Between June and December 2017, Kathree-Setiloane was an acting justice in South Africa's highest court, the Constitutional Court; she was appointed by President Zuma to stand in during the vacation leave of Justice Sisi Khampepe. During that period, she wrote the Constitutional Court's unanimous judgement in S.O.S Support Public Broadcasting Coalition v South African Broadcasting Corporation, which concerned the Competition Commission's powers to investigate to a deal that gave MultiChoice exclusive rights to air content from the SABC's archive.

=== Misconduct complaint ===
While Kathree-Setiloane was acting on the Constitutional Court in 2017, two of her law clerks lodged a complaint against her, alleging that she had mistreated them. One of the aggrieved clerks was Wela Mlokoti, the daughter of Supreme Court President Mandisa Maya. Asked about the complaint in 2019, Kathree-Setiloane said that "a lot of it was lies, and mostly untrue and an absolute exaggeration; and petty and trivial". The Judicial Conduct Committee of the Judicial Service Commission referred the complaint to Gauteng Judge President Dunstan Mlambo, who dismissed it. However, Mlokoti appealed his decision, and, in July 2022, the Judicial Conduct Appeal Committee upheld one of her four grounds of complaint, finding that Kathree-Setiloane had falsely impugned Mlokoti's behaviour in an email that was distributed internally. The other three grounds of complaint were dismissed. The Judicial Conduct Committee noted that Kathree-Setiloane had already apologised privately to Mlokoti, but nonetheless ordered her to issue a written apology to Mlokoti and to all staff of the Constitutional Court.

=== Constitutional Court interviews ===

==== 2019 shortlisting ====
In April 2019, the Judicial Service Commission shortlisted and interviewed Kathree-Setiloane for one of two vacancies arising on the Constitutional Court. Although she was considered to be one of the favourites among the six candidates, her interview was contentious. Chief Justice Mogoeng Mogoeng raised concerns about Kathree-Setiloane's attitude and professional courtesy, highlighting two separate instances where her conduct in the Constitutional Court had been the subject of complaints. The first was the clerks' complaint, which at the time had not been heard by the Judicial Conduct Committee; Mandisa Maya had recused herself from Kathree-Setiloane's interview because of a possible conflict of interest in that regard. According to Mogoeng, the second complaint, also arising from Kathree-Setiloane's acting stint in the Constitutional Court, came from the court's manager, who had reported that Kathree-Setiloane had "occupied chambers, and demanded records and... demanded a parking bay" even before her acting appointment was made official.

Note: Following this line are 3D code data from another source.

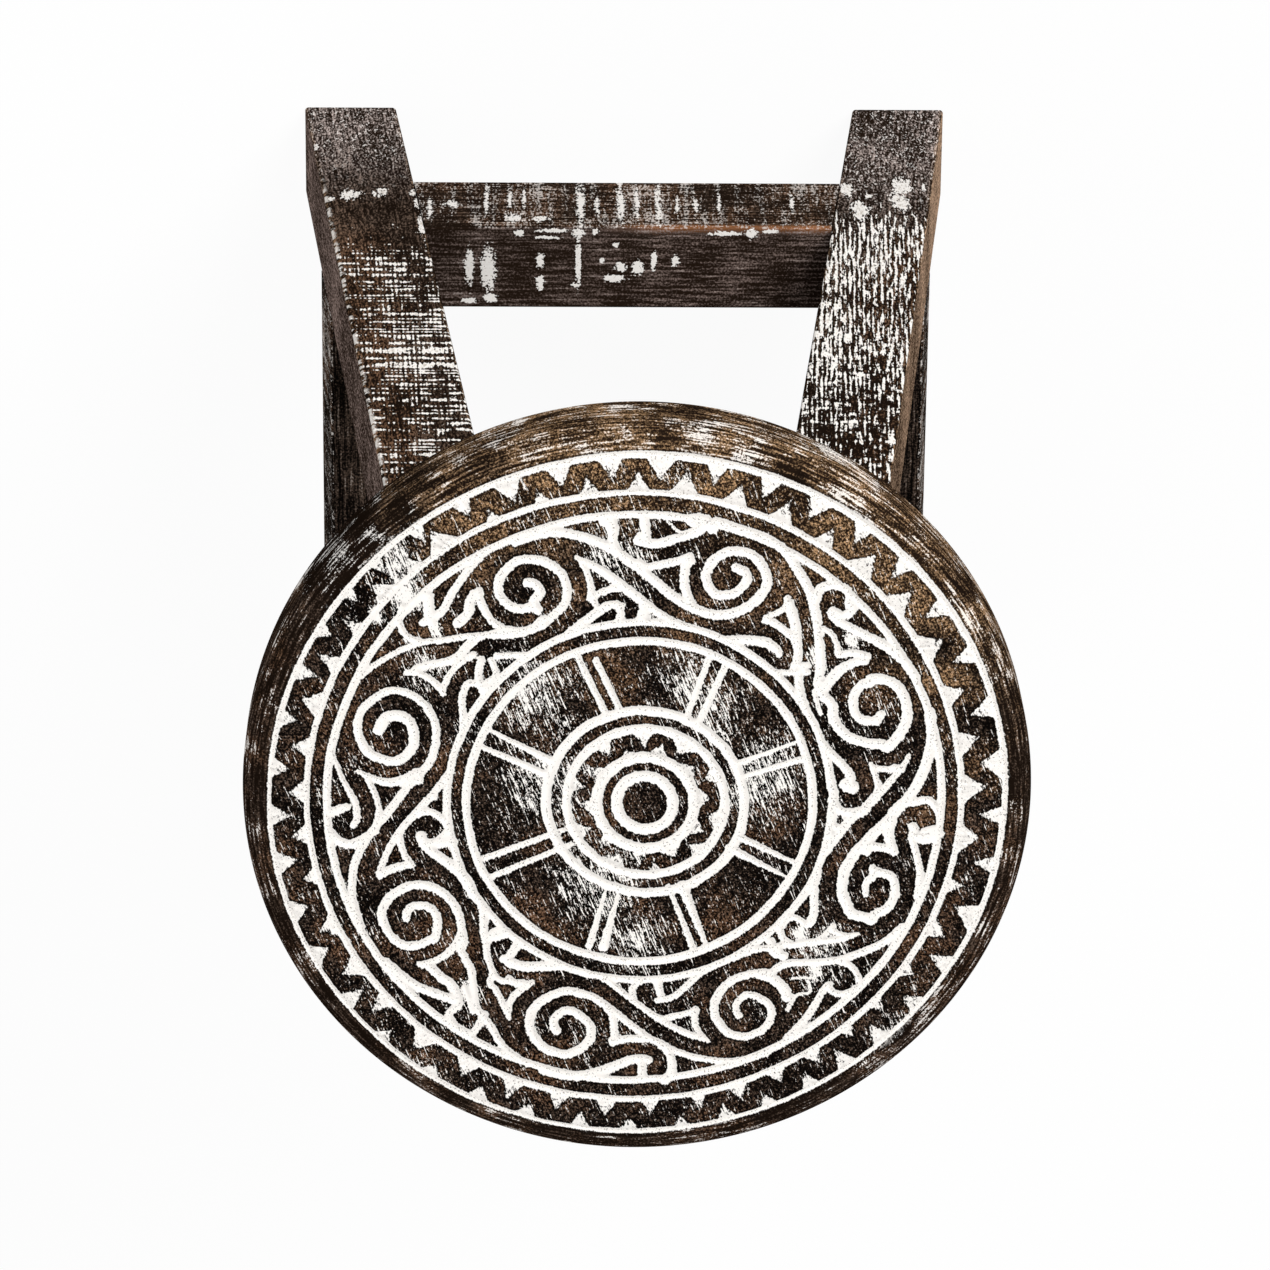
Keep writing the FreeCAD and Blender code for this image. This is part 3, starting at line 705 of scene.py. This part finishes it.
band_teeth = [
    (0.3, 9.3, 4.3, -0.2), (7.9, 9.7, 5.7, 0), (16.8, 9.3, 5.3, 0.2), (25.2, 9.3, 5.2, -0.4), (33.7, 8.6, 4.3, -0.4),
    (41.5, 9.9, 6.3, 0.4), (50.6, 9.9, 5.8, -0.8), (60, 9.3, 6.7, 0.4), (69.8, 8.8, 5, -0.8), (79.1, 9.1, 5.7, -2),
    (87.4, 9.7, 6.6, -0.4), (96.8, 8.1, 6.6, -1.2), (106, 7.3, 3.2, -1.6), (114.4, 8.5, 4.5, 1.6),
    (123.8, 5.6, 3.7, -0.6), (131.9, 5.9, 3.5, -0.2), (138.8, 6.1, 3.6, 0.4), (146.6, 6.7, 4.2, -0.6),
    (153.8, 6.9, 4.3, 0), (161.1, 8.3, 4, 0), (168.3, 6.8, 3.6, -0.8), (176.7, 6.8, 4.3, 0), (184.5, 8, 4.7, -0.4),
    (192.8, 8.4, 4.5, 0), (201.2, 9.6, 4.8, 0), (210.1, 8.1, 5.7, -1), (219, 9.5, 6.3, 0.2), (228.8, 9.3, 4.4, 0),
    (236.9, 8.5, 5.5, 0.4), (245.8, 7, 5.5, -0.4), (255.6, 6.1, 4.3, 0), (263.7, 6.8, 4.6, -0.4),
    (271.8, 7, 5.4, -0.6), (280.1, 7.9, 4.6, -0.4), (288.3, 8.5, 6.1, 0), (296.1, 9.8, 4, 1.2),
    (303.7, 8.4, 3.3, 0.6), (312.1, 7.7, 5.7, -1), (318.8, 7.3, 4.1, -0.4), (325.3, 9.2, 6.9, -1),
    (334.9, 6.6, 3.1, -0.4), (343.8, 6.8, 3.4, -1), (351.9, 8.3, 3.8, -0.2),
]
outer_hub_teeth = [
    (31.1, 7.2, 7, 0.6), (66.9, 6.8, 4.5, 0.4), (104, 6.1, 6.1, 0), (132.3, 7.3, 4.7, 3), (172.8, 6.8, 2.7, -0.6),
    (204.8, 6.5, 5.1, 1), (245.2, 6.9, 5, -1.2), (283.9, 6.8, 4.4, 0.4), (325.2, 8.1, 4.3, -0.2),
    (357, 8.4, 4.8, 0.8),
]
inner_hub_teeth = [
    (12.5, 6.6, 4.4, 0.6), (50, 5.5, 6.2, 0.6), (83, 6.1, 5.9, 0.6), (117.7, 6.8, 4.5, 0.4), (152.6, 6.4, 6.1, 0),
    (185.7, 8.4, 3.6, 0), (224.7, 7.4, 3.4, -0.8), (263.6, 6.6, 4.8, 1.6), (304.5, 7.4, 4, 0),
    (341.9, 4.9, 4.2, -0.6),
]
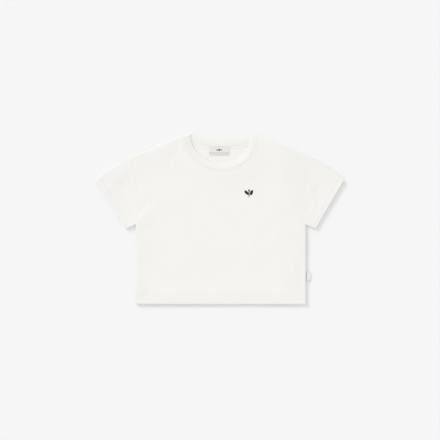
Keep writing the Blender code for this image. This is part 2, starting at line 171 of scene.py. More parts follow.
# Ridge and dip of each seam, as shares of the full ones
NECK_SEAM, SIDE_SEAM = (0.5, 1.0), (0.25, 0.0)
ARMHOLE_ON_BODY, ARMHOLE_ON_SLEEVE = (0.2, 0.6), (0.5, 0.6)
INNER_SHARE = 0.5       # of the outer relief that shows inside
ALLOWANCE_MARGIN, ALLOWANCE_FADE = 0.003, 0.005
ELLIPSE = 2.0           # fullness of the edges on the upper side
CROWN_LEAN = 1.3        # above 1 the sleeve's bulge lies nearer the cuff

# The band's section: places out from its seam, its pinch there and its soft swell
BAND_STOPS = (0.0, 0.0004, 0.0009, 0.0016, 0.0028, 0.0060, 0.0100, 0.0140, 0.0170)
BAND_PINCH, PINCH_WIDTH = 0.00028, 0.0011
BAND_SWELL, SWELL_DEPTH = 0.00018, 0.0185
TIP_POINTS, MAP_POINT = 9, 4
RIB_ROUND = 0.7         # below 1 the grooves are narrower than the ribs
RIB_FADE = 1.5          # ribs are whole to half way round a shoulder fold, then fade
# Cosine of the angle round the neck where the free edge starts to droop and has drooped
DROOP_RIGHT, DROOP_LEFT = (0.10, 0.50), (0.25, 0.85)
PRESS_POWER = 6         # how close to the shoulder folds the press is felt
FOLD_ANGLE = math.radians(88.6)
FOLD_SHARE = 0.985

CLOTH_MAP = "cloth"
WALL_SHARP, RIB_SHARP = 60.0, 70.0          # angles over which an edge is sharp

# Finishes. A pair of tones is the darker and the lighter share of a colour.
SHEEN_ROUGHNESS, SPECULAR = 0.6, 0.25
COTTON_ROUGHNESS = (0.10, 0.86)     # spread with the mottle, and least
MOTTLE = ((14.0, 2.0, 0.6), (420.0, 3.0, 0.4))      # scale, detail and share of each noise
# Twist tones are painted shade: a thread is darker where its twist sinks
MOTTLE_TONES, TWIST_SHADE_TONES = (0.985, 1.012), (0.90, 1.04)
# Weave tones are painted shade: a tape is darker where its weave sinks
WEAVE_SHADE_TONES, GRAIN_TONES = (0.90, 1.05), (0.996, 1.004)
# Painted shade: the darker tone that the outer cloth and the knit's grooves are painted
# towards, and how much of it each gets
PAINTED_SHADE_TONE = 0.86        # of the outer cloth and of the grooves of the knit
OUTER_SHADE_SHARE, GROOVE_SHADE_SHARE = 0.20, 0.10


def a_length(name, description, default):
    return FloatProperty(name=name, description=description, default=default, unit="LENGTH")


def a_place(name, description, default):
    return FloatVectorProperty(name=name, description=description, default=default, size=2,
                               unit="LENGTH")


def a_factor(name, description, default):
    return FloatProperty(name=name, description=description, default=default,
                         subtype="FACTOR", min=0.0, max=1.0)


def an_angle(name, description, degrees):
    return FloatProperty(name=name, description=description,
                         default=math.radians(degrees), unit="ROTATION")


def a_colour(name, description, default):
    return FloatVectorProperty(name=name, description=description, default=default,
                               subtype="COLOR", size=3, min=0.0, max=1.0)


class CutSizes(bpy.types.PropertyGroup):
    """Sizes that a cutter works from. The solids were made with the same values."""

    chest_half: a_length("Half chest", "Centre to side seam", 0.260)
    underarm_h: a_length("Underarm", "Hem to underarm", 0.2441)
    shoulder_h: a_length("Shoulder", "Hem to the top of the armhole seam", 0.4463)
    armhole_scoop: a_length("Armhole scoop", "How far the armhole seam curves in", 0.0135)
    neck_half: a_length("Half neck", "Centre to the collar seam at the shoulder", 0.1126)
    neck_h: a_length("Neck point", "Hem to the collar seam at the shoulder", 0.5145)
    front_drop: a_length("Front neck drop", "Shoulder to the front collar seam", 0.104)
    back_drop: a_length("Back neck drop", "Shoulder to the back collar seam", 0.032)
    cuff_low: a_place("Cuff, under corner", "Plan place of the cuff's under corner",
                      (0.2906, 0.2312))
    cuff_tip_h: a_length("Cuff, upper corner", "Hem to the cuff's upper corner", 0.3800)
    sleeve_crown: a_length("Sleeve crown", "How far the sleeve's top fold bulges", 0.0042)
    hem_depth: a_length("Hem depth", "Depth of the turned hem and cuffs", 0.020)


class ClothSizes(bpy.types.PropertyGroup):
    """Thickness and lie of the cloth."""

    wall: a_length("Jersey", "Thickness of one layer", 0.0012)
    hem_wall: a_length("Turned hem", "Thickness of two pressed layers", 0.0020)
    edge_roll: a_length("Edge roll", "Radius in plan of the side edges, on the upper side",
                        0.0004)
    under_roll: a_length("Under roll", "Radius in plan of the side edges, underneath",
                         0.0060)
    under_fullness: FloatProperty(
        name="Under fullness", description="How round the side edges are underneath: 1 is "
        "straight, 2 is an ellipse", default=1.3, min=1.0, max=4.0)
    mid_lift: a_length("Middle height", "Top of the front panel, well inside the edges",
                       0.0033)
    edge_lift: a_length("Edge height", "Top along hems, seams and neckline", 0.0053)
    edge_fade: a_length("Edge fade", "How far in from an edge the extra height fades",
                        0.040)
    seam_rise: a_factor("Side seam height", "As a share of the garment's height there",
                        0.93)
    seam_gap: a_length("Seam gap", "Between two pieces that are sewn together", 0.00006)
    seam_dip: a_length("Seam dip", "How far cloth dips into a seam", 0.00020)
    seam_ridge: a_length("Seam ridge", "Rise over the seam allowance under the cloth",
                         0.00022)
    seam_allowance: a_length("Seam allowance", "Width of the overlocked allowance", 0.007)
    neck_allowance: a_length("Neck allowance",
                             "Height of the allowance inside the back neck", 0.0007)


class CollarSizes(bpy.types.PropertyGroup):
    """The doubled rib band."""

    band: a_length("Band thickness", "Two layers of rib", 0.0022)
    depth: a_length("Band depth", "Seam to the folded free edge", 0.020)
    free_half: a_length("Free edge half width", "Centre to the free edge at the shoulder",
                        0.0927)
    free_h: a_length("Free edge at the shoulder", "Hem to the free edge at the shoulder",
                     0.5198)
    free_back_drop: a_length("Back free edge drop",
                             "Shoulder to the free edge at centre back", 0.0173)
    free_droop: a_length("Free edge droop", "How far the front free edge lies lower",
                         0.0015)
    taper: a_factor("Band taper", "How much thinner the band is at its pressed fold", 0.38)
    fold_press: a_length("Fold press",
                         "How far the band's free edges are pressed together beside the "
                         "shoulder folds, from above and from below", 0.0005)
    rib_pitch: a_length("Rib pitch", "One rib and one groove", 0.0028)
    rib_relief: a_length("Rib relief", "Height of a rib over its groove", 0.00040)
    rib_steps: IntProperty(
        name="Steps a rib", description="Sections drawn in each rib", default=8)


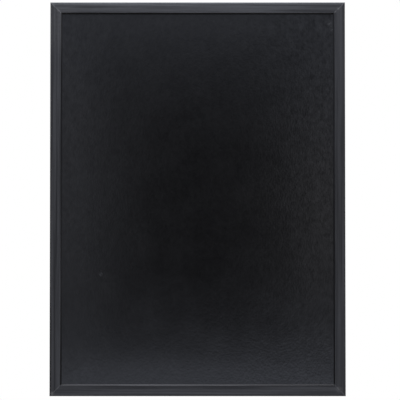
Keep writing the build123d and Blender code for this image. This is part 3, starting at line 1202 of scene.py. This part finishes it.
def makeRingTree():
    tree, given = newTree("bent wire", {
        "Wire": "Float",
        "Sides": "Int",
        "Step": "Float",
        "Material": "Material",
    })
    path = addNode(tree, "GeometryNodeMeshToCurve", {"Mesh": given["Geometry"]})
    steps = {"Curve": path.outputs[0], "Length": given["Step"]}
    even = addNode(tree, "GeometryNodeResampleCurve", steps, mode="LENGTH")
    section = addNode(tree, "GeometryNodeCurvePrimitiveCircle", {
        "Resolution": given["Sides"],
        "Radius": times(tree, given["Wire"], 0.5),
    })
    wire = addNode(tree, "GeometryNodeCurveToMesh", {
        "Curve": even.outputs[0],
        "Profile Curve": section.outputs[0],
        "Fill Caps": True,
    })
    endTree(tree, wire.outputs[0], given["Material"])
    return tree


def ringPath(pivot):
    # along the bar from its open joint, round the D and back, in a plane that leans off the stile
    half, leg, bend = rings["halfWidth"], rings["leg"], rings["bend"]
    angles = [math.pi * k / rings["arcSteps"] for k in range(rings["arcSteps"] + 1)]
    side = [(rings["jointGap"] / 2, 0.0)]
    side += [(half - bend + bend * math.sin(a / 2), bend - bend * math.cos(a / 2)) for a in angles]
    arc = [(half * math.cos(a), leg + half * math.sin(a)) for a in angles]
    outline = side + arc + [(-x, down) for x, down in side[::-1]]
    lean = math.asin(rings["restRise"] / (leg + half))
    return [
        (pivot.x + x, pivot.y + down * math.sin(lean), pivot.z - down * math.cos(lean))
        for x, down in outline
    ]


straps = {
    "merge": 0.000001,       # loose corners nearer than this are joined
    "flatAngle": 1,          # faces that meet at fewer degrees become one
    "edge": 0.00012,
    "edgeSteps": 2,
}


def strapPiece(name, node):
    # the strap's own form, its loose triangles joined into clean faces
    shape = bmesh.new()
    shape.from_mesh(frame["nodes"][node].data)
    flat = math.radians(straps["flatAngle"])
    bmesh.ops.remove_doubles(shape, verts=shape.verts, dist=straps["merge"])
    bmesh.ops.dissolve_limit(shape, angle_limit=flat, verts=shape.verts, edges=shape.edges)
    mesh = meshFrom(name, shape)
    mesh.materials.clear()
    mesh.materials.append(strapNickel)
    return addPiece(name, mesh)


def crossedSlots(place, top, turn):
    # what is cut from a screw's head: two tapering slots crossed, and the deeper heart where they meet
    foot = top - screws["recessDepth"]
    mouth = top + screws["rim"]  # clear of the head
    cutters = []
    for quarter in (0, 1):
        slot = bmesh.new()
        bmesh.ops.create_cube(slot, size=1.0)
        for vertex in slot.verts:
            end = 1 if vertex.co.y > 0 else 0
            vertex.co = Vector((
                math.copysign(screws["recessWidth"][end] / 2, vertex.co.x),
                (foot, mouth)[end],
                math.copysign(screws["recessSlot"][end] / 2, vertex.co.z),
            ))
        spin = Matrix.Rotation(turn + quarter * math.pi / 2, 4, "Y")
        bmesh.ops.transform(slot, matrix=spin, verts=slot.verts)
        bmesh.ops.translate(slot, vec=(place.x, 0, place.z), verts=slot.verts)
        cutters.append(addPiece("slot", meshFrom("slot", slot)))
    footRadius, mouthRadius = (width / 2 for width in screws["recessHeart"])
    deeper = foot - screws["rim"]
    heart = [(0, deeper), (footRadius, deeper), (mouthRadius, mouth), (0, mouth)]
    cutters.append(turned("heart", heart, screws["heartSides"], place))
    return cutters


def screwPiece(name, low, high, turn):
    # pan head with a cross recess, threaded shank with a gimlet point
    middle = (low + high) / 2
    headRadius = (high.x - low.x) / 2
    seat = high.y - screws["headHeight"]
    edgeTop = seat + screws["headEdge"]
    dome = high.y - edgeTop
    domeRadius = (headRadius**2 + dome**2) / (2 * dome)
    shankRadius = screws["shank"] / 2
    coreRadius = screws["core"] / 2
    rim = screws["rim"]
    sides = screws["sides"]
    shape = bmesh.new()

    def ring(radiusAt, y):
        loop = []
        for k in range(sides):
            angle = 2 * math.pi * k / sides
            radius = radiusAt(angle)
            spot = (middle.x + radius * math.cos(angle), y, middle.z + radius * math.sin(angle))
            loop.append(shape.verts.new(spot))
        return loop

    loops = []
    threadEnd = seat - screws["neck"]
    count = round((threadEnd - low.y) / screws["pitch"] * screws["turnSteps"])
    for k in range(1, count + 1):
        y = low.y + (threadEnd - low.y) * k / count
        taper = min(1.0, (y - low.y) / screws["tip"])

        def threaded(angle):
            phase = (y / screws["pitch"] - angle / (2 * math.pi)) % 1.0
            crest = max(0.0, 1.0 - abs(phase - 0.5) / screws["crest"])
            crest *= min(1.0, taper * screws["tipThread"])
            return coreRadius * taper ** screws["tipCurve"] + (shankRadius - coreRadius) * crest

        loops.append(ring(threaded, y))
    neckRadius = shankRadius * screws["neckShare"]
    plain = [
        (neckRadius, threadEnd + screws["runOut"]),
        (neckRadius, seat),
        (headRadius - rim, seat),
        (headRadius, seat + rim),
        (headRadius, edgeTop - rim),
    ]
    for k in range(screws["domeSteps"]):
        radius = headRadius * math.cos(math.pi / 2 * k / screws["domeSteps"]) - (rim if k == 0 else 0)
        plain.append((radius, edgeTop + math.sqrt(domeRadius**2 - radius**2) - (domeRadius - dome)))
    for radius, y in plain:
        loops.append(ring(lambda angle: radius, y))
    tip = shape.verts.new((middle.x, low.y, middle.z))
    crown = shape.verts.new((middle.x, high.y, middle.z))
    for k in range(sides):
        j = (k + 1) % sides
        shape.faces.new((tip, loops[0][j], loops[0][k]))
        shape.faces.new((crown, loops[-1][k], loops[-1][j]))
        for lower, upper in zip(loops, loops[1:]):
            shape.faces.new((lower[k], lower[j], upper[j], upper[k]))
    bmesh.ops.recalc_face_normals(shape, faces=shape.faces)
    piece = addPiece(name, meshFrom(name, shape))
    piece.data.materials.append(screwZinc)
    for cutter in crossedSlots(middle, high.y, turn):
        cutAway(piece, cutter)
        dropPiece(cutter)
    return piece


bumpers = {
    "faceInset": 0.0007,      # the face is this much smaller than the foot, all round
    "footRound": 0.0002,
    "skirt": 0.0006,          # height of the straight foot
    "coneShares": (0.25, 0.5, 0.75, 1.0),
    "faceRound": 0.0010,
    "roundSteps": 8,
    "dish": 0.00015,
    "dishShares": (0.85, 0.6, 0.35, 0.15),
    "sides": 64,
}


def bumperPiece(name, low, high):
    # domed rubber button, slightly dished where it bears on the wall
    middle = (low + high) / 2
    base = (high.x - low.x) / 2
    face = base - bumpers["faceInset"]
    footRound, skirt, faceRound, dish = (bumpers[key] for key in ("footRound", "skirt", "faceRound", "dish"))
    coneHeight = high.y - low.y - skirt - faceRound
    flat = face - faceRound
    profile = [(0, low.y), (base - footRound, low.y), (base, low.y + footRound), (base, low.y + skirt)]
    for share in bumpers["coneShares"]:
        profile.append((base + (face - base) * share, low.y + skirt + coneHeight * share))
    for k in range(1, bumpers["roundSteps"] + 1):
        angle = math.pi / 2 * k / bumpers["roundSteps"]
        profile.append((flat + faceRound * math.cos(angle), high.y - faceRound + faceRound * math.sin(angle)))
    profile += [(flat * share, high.y - dish * (1 - share**2)) for share in bumpers["dishShares"]]
    profile.append((0, high.y - dish))
    piece = turned(name, profile, bumpers["sides"], middle)
    piece.data.materials.append(bumperRubber)
    return piece


def makeHangers():
    ringTree = makeRingTree()
    for side, screwTurn in screws["turns"].items():
        path = ringPath(pivots[f"{side}_ring"])
        mesh = bpy.data.meshes.new("ring path")
        mesh.from_pydata(path, [(k, k + 1) for k in range(len(path) - 1)], [])
        ring = addPiece(f"{side}_ring_wire", mesh)
        runTree(ring, ringTree, {
            "Wire": rings["wire"],
            "Sides": rings["sides"],
            "Step": rings["step"],
            "Material": ringNickel,
        })
        strap = strapPiece(f"{side}_strap", f"{side}_hanger_strap")
        easeEdges(strap, straps["edge"], straps["edgeSteps"])
        screw = screwPiece(f"{side}_screw", *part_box(f"{side}_hanger_screw"), screwTurn)
        bumper = bumperPiece(f"{side}_bumper", *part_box(f"{side}_wall_bumper"))
        for piece, node, body, slotName in (
            (ring, f"{side}_hanger_ring", f"{side}_ring", "ring_plating"),
            (strap, f"{side}_hanger_strap", "board", "strap_plating"),
            (screw, f"{side}_hanger_screw", "board", "screw_plating"),
            (bumper, f"{side}_wall_bumper", "board", "bumper_rubber"),
        ):
            finishPiece(piece, node, body)


makeHangers()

Justice Minister Michael Masutha also told Kathree-Setiloane that she came across as "overbearing" in her "tenor of voice" and "manner of speech".

During the interview, Kathree-Setiloane described herself as "assertive" but denied that she had been demanding or aggressive. She also pointed out that while one of the aggrieved clerks had been transferred to another judge, the other had continued to work well with her until the end of her acting stint. At the end of the interviews, she was the only of the six candidates interviewed who was not nominated to the president as suitable for appointment.

==== 2021 nomination ====
In early 2021, Kathree-Setiloane was one of ten candidates shortlisted for two new vacancies at the Constitutional Court. During her interview in April 2021, members of the Judicial Service Commission were again critical of her personal temperament, with Julius Malema accusing her of being "condescending" towards her junior colleagues; and commentators described her interview answers as "long, meandering and nervous". The Judicial Service Commission nonetheless recommended her as one of five candidates suitable to fill the two vacancies. However, the non-profit Council for the Advancement of the South African Constitution (CASAC) laid a formal complaint against the Judicial Service Commission, accusing it of running an inappropriate interview process in respect of several of the candidates; among other things, CASAC said that Kathree-Setiloane had been "ambushed, required to answer false allegations and wilfully misinterpreted and thereafter unfairly attacked" during her interview, with "'temperament' and 'collegiality'... used with a peculiar and unique vehemence against Kathree-Setiloane".

As a result of CASAC's complaint, the Judicial Service Commission nullified its recommendations and re-interviewed all the candidates in October 2021. The fresh round of interviews had the same outcome, and Kathree-Setiloane was again one of five candidates recommended for appointment to the two vacancies. However, in December 2021, President Cyril Ramaphosa announced that he had selected Jody Kollapen and Rammaka Mathopo for the positions; Kathree-Setiloane was among the three nominees who were not appointed.

==== 2022 nomination ====
In 2022, Kathree-Setiloane was once again interviewed for two vacancies at the Constitutional Court, this time on a shortlist of only five candidates. Her interview was cordial and she said that she had become more "tempered" and "calmer" since the last round of interviews. She and three other candidates were nominated for appointment by the Judicial Service Commission, but President Ramaphosa again declined to appoint her, selecting Owen Rogers instead.

== Supreme Court of Appeal: 2023 ==
In October 2023, Kathree-Setiloane appeared before the Judicial Service Commission again, this time to interview for one of four vacancies on the Supreme Court of Appeal. At that time, she was the most senior woman judge at the Johannesburg High Court and was serving her third consecutive term as an acting judge in the Supreme Court. Describing herself as a "veteran" of the Judicial Service Commission interviews, Kathree-Setiloane told the panel that the Supreme Court's deputy president, Xola Petse, had personally invited her to interview for the position, and that her ambition to serve on the Constitutional Court would not undermine her commitment to the Supreme Court. Observers viewed her as the frontrunner among the 10 candidates interviewed, and the Judicial Service Commission recommended her and Shane Kgoele for appointment. On 7 November, President Ramaphosa confirmed her permanent appointment to the Supreme Court of Appeal, with effect from 1 December 2023.

== Personal life ==
She is married to businessman Thero Setiloane; they do not have children. Their holiday house in Parys was featured in an edition of House and Leisure magazine.